### REQUEST:
Render the following material again verbatim, leaving nothing out.

### DATASET EXTRACT:

★ ★ ★ ★

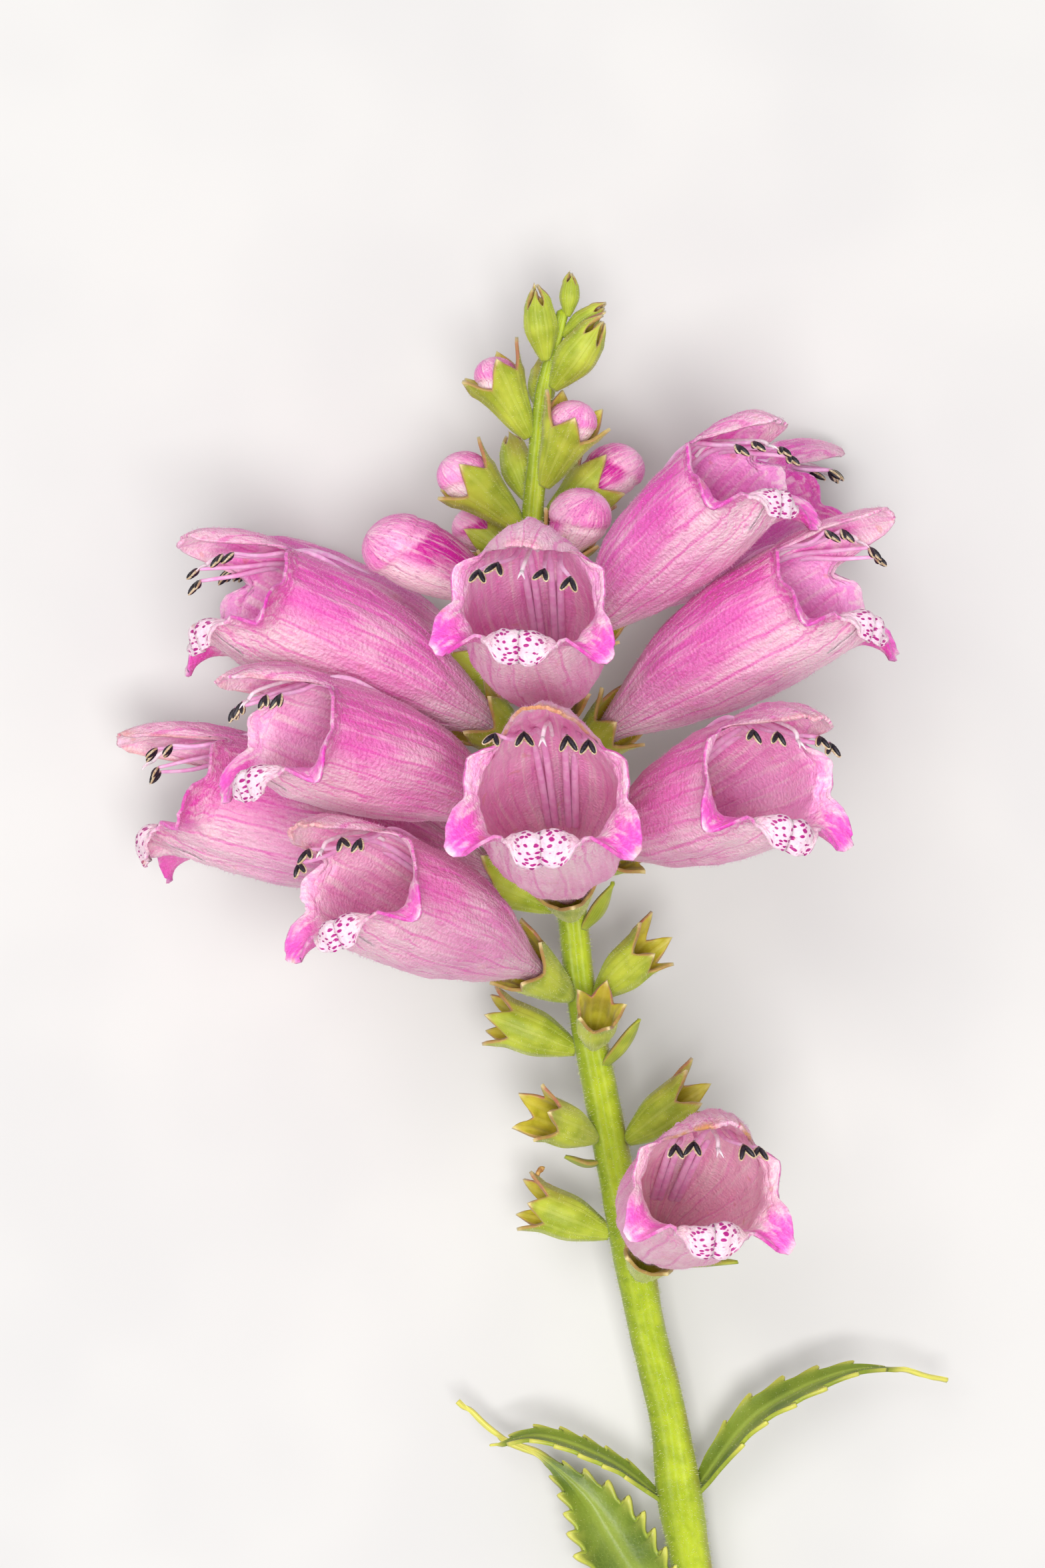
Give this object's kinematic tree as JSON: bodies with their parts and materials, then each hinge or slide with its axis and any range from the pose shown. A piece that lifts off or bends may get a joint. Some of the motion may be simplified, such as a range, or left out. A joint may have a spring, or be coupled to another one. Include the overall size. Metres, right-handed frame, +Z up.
{
  "type": "obedient plant stem",
  "caption": "Cut spike of obedient plant lying on its side: square stem, mauve tubular flowers with spotted lips, green calyces, buds and toothed leaves.",
  "frame": {"origin": "middle of the underside of the whole, on the surface that it lies on", "axes": "+Y along the stem to its tip, +Z up from the surface, +X to the right as seen from above with the tip at the top"},
  "size_m": [0.0734, 0.1318, 0.0511],
  "materials": {
    "stem_green": null,
    "petal_mauve": null,
    "bud_magenta": null,
    "calyx_green": null,
    "leaf_green": null
  },
  "bodies": {
    "root": {"stem": "stem_green", "corolla_a": "petal_mauve", "calyx_a": "calyx_green", "corolla_b": "petal_mauve", "calyx_b": "calyx_green", "corolla_c": "petal_mauve", "calyx_c": "calyx_green", "corolla_d": "petal_mauve", "calyx_d": "calyx_green", "corolla_f1": "petal_mauve", "calyx_f1": "calyx_green", "corolla_f2": "petal_mauve", "calyx_f2": "calyx_green", "corolla_g": "petal_mauve", "calyx_g": "calyx_green", "corolla_r1": "petal_mauve", "calyx_r1": "calyx_green", "corolla_r2": "petal_mauve", "calyx_r2": "calyx_green", "corolla_r3": "petal_mauve", "calyx_r3": "calyx_green", "corolla_a_back": "petal_mauve", "calyx_a_back": "calyx_green", "corolla_r1_back": "petal_mauve", "calyx_r1_back": "calyx_green", "empty_calyx_l1": "calyx_green", "empty_calyx_l2": "calyx_green", "empty_calyx_r2": "calyx_green", "empty_calyx_l3": "calyx_green", "empty_calyx_f3": "calyx_green", "empty_calyx_r4": "calyx_green", "bud_calyx_left_large": "calyx_green", "bud_left_large": "bud_magenta", "bud_calyx_right_purple": "calyx_green", "bud_right_purple": "bud_magenta", "bud_calyx_left_mid": "calyx_green", "bud_left_mid": "bud_magenta", "bud_calyx_left_low_back": "calyx_green", "bud_left_low_back": "bud_magenta", "bud_calyx_right_back": "calyx_green", "bud_right_back": "bud_magenta", "bud_calyx_left_back": "calyx_green", "bud_calyx_right_mid": "calyx_green", "bud_right_mid": "bud_magenta", "bud_calyx_left_high": "calyx_green", "bud_left_high": "bud_magenta", "bud_calyx_right_low_back": "calyx_green", "bud_calyx_right_high": "calyx_green", "bud_calyx_back_high": "calyx_green", "bud_calyx_left_top": "calyx_green", "bud_calyx_right_top": "calyx_green", "bud_calyx_apex": "calyx_green", "leaf_right": "leaf_green", "leaf_left": "leaf_green", "leaf_left_low": "leaf_green", "leaf_right_low": "leaf_green"}
  },
  "joints": []
}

★ ★ ★ ★

### RESPONSE FOR THIS EXERCISE:
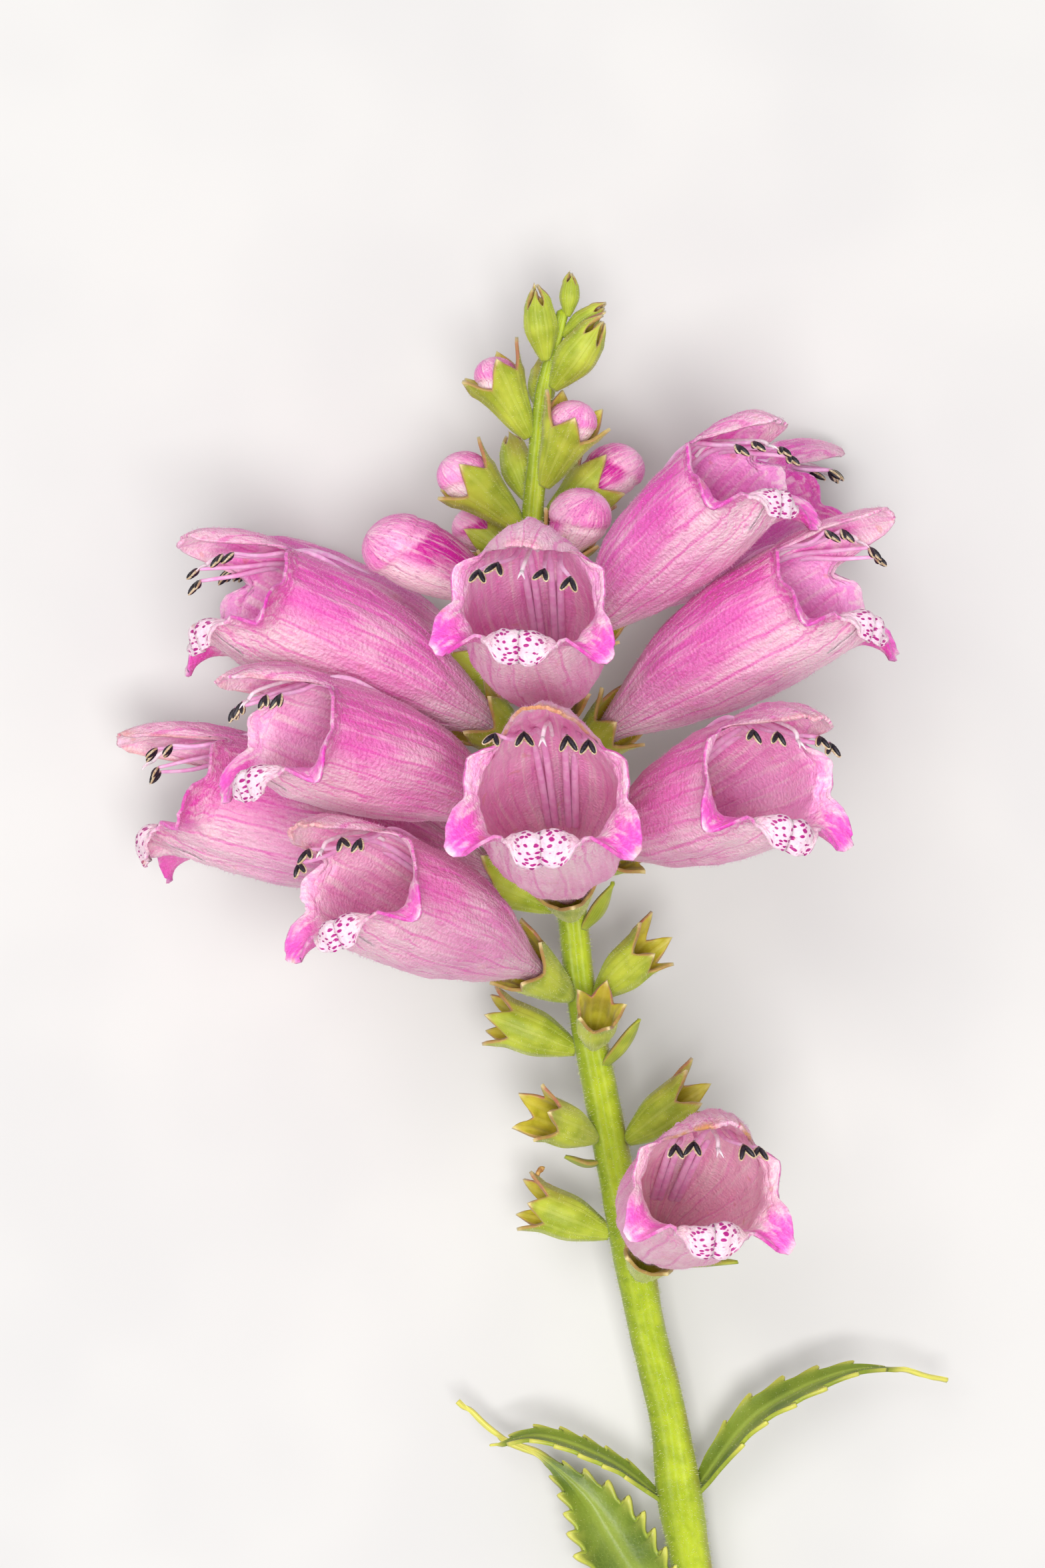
Give this object's kinematic tree as JSON: bodies with their parts and materials, then each hinge or slide with its axis and any range from the pose shown. A piece that lifts off or bends may get a joint. Some of the motion may be simplified, such as a range, or left out. A joint may have a spring, or be coupled to another one. Include the overall size. Metres, right-handed frame, +Z up.
{
  "type": "obedient plant stem",
  "caption": "Cut spike of obedient plant lying on its side: square stem, mauve tubular flowers with spotted lips, green calyces, buds and toothed leaves.",
  "frame": {"origin": "middle of the underside of the whole, on the surface that it lies on", "axes": "+Y along the stem to its tip, +Z up from the surface, +X to the right as seen from above with the tip at the top"},
  "size_m": [0.0734, 0.1318, 0.0511],
  "materials": {
    "stem_green": null,
    "petal_mauve": null,
    "bud_magenta": null,
    "calyx_green": null,
    "leaf_green": null
  },
  "bodies": {
    "root": {"stem": "stem_green", "corolla_a": "petal_mauve", "calyx_a": "calyx_green", "corolla_b": "petal_mauve", "calyx_b": "calyx_green", "corolla_c": "petal_mauve", "calyx_c": "calyx_green", "corolla_d": "petal_mauve", "calyx_d": "calyx_green", "corolla_f1": "petal_mauve", "calyx_f1": "calyx_green", "corolla_f2": "petal_mauve", "calyx_f2": "calyx_green", "corolla_g": "petal_mauve", "calyx_g": "calyx_green", "corolla_r1": "petal_mauve", "calyx_r1": "calyx_green", "corolla_r2": "petal_mauve", "calyx_r2": "calyx_green", "corolla_r3": "petal_mauve", "calyx_r3": "calyx_green", "corolla_a_back": "petal_mauve", "calyx_a_back": "calyx_green", "corolla_r1_back": "petal_mauve", "calyx_r1_back": "calyx_green", "empty_calyx_l1": "calyx_green", "empty_calyx_l2": "calyx_green", "empty_calyx_r2": "calyx_green", "empty_calyx_l3": "calyx_green", "empty_calyx_f3": "calyx_green", "empty_calyx_r4": "calyx_green", "bud_calyx_left_large": "calyx_green", "bud_left_large": "bud_magenta", "bud_calyx_right_purple": "calyx_green", "bud_right_purple": "bud_magenta", "bud_calyx_left_mid": "calyx_green", "bud_left_mid": "bud_magenta", "bud_calyx_left_low_back": "calyx_green", "bud_left_low_back": "bud_magenta", "bud_calyx_right_back": "calyx_green", "bud_right_back": "bud_magenta", "bud_calyx_left_back": "calyx_green", "bud_calyx_right_mid": "calyx_green", "bud_right_mid": "bud_magenta", "bud_calyx_left_high": "calyx_green", "bud_left_high": "bud_magenta", "bud_calyx_right_low_back": "calyx_green", "bud_calyx_right_high": "calyx_green", "bud_calyx_back_high": "calyx_green", "bud_calyx_left_top": "calyx_green", "bud_calyx_right_top": "calyx_green", "bud_calyx_apex": "calyx_green", "leaf_right": "leaf_green", "leaf_left": "leaf_green", "leaf_left_low": "leaf_green", "leaf_right_low": "leaf_green"}
  },
  "joints": []
}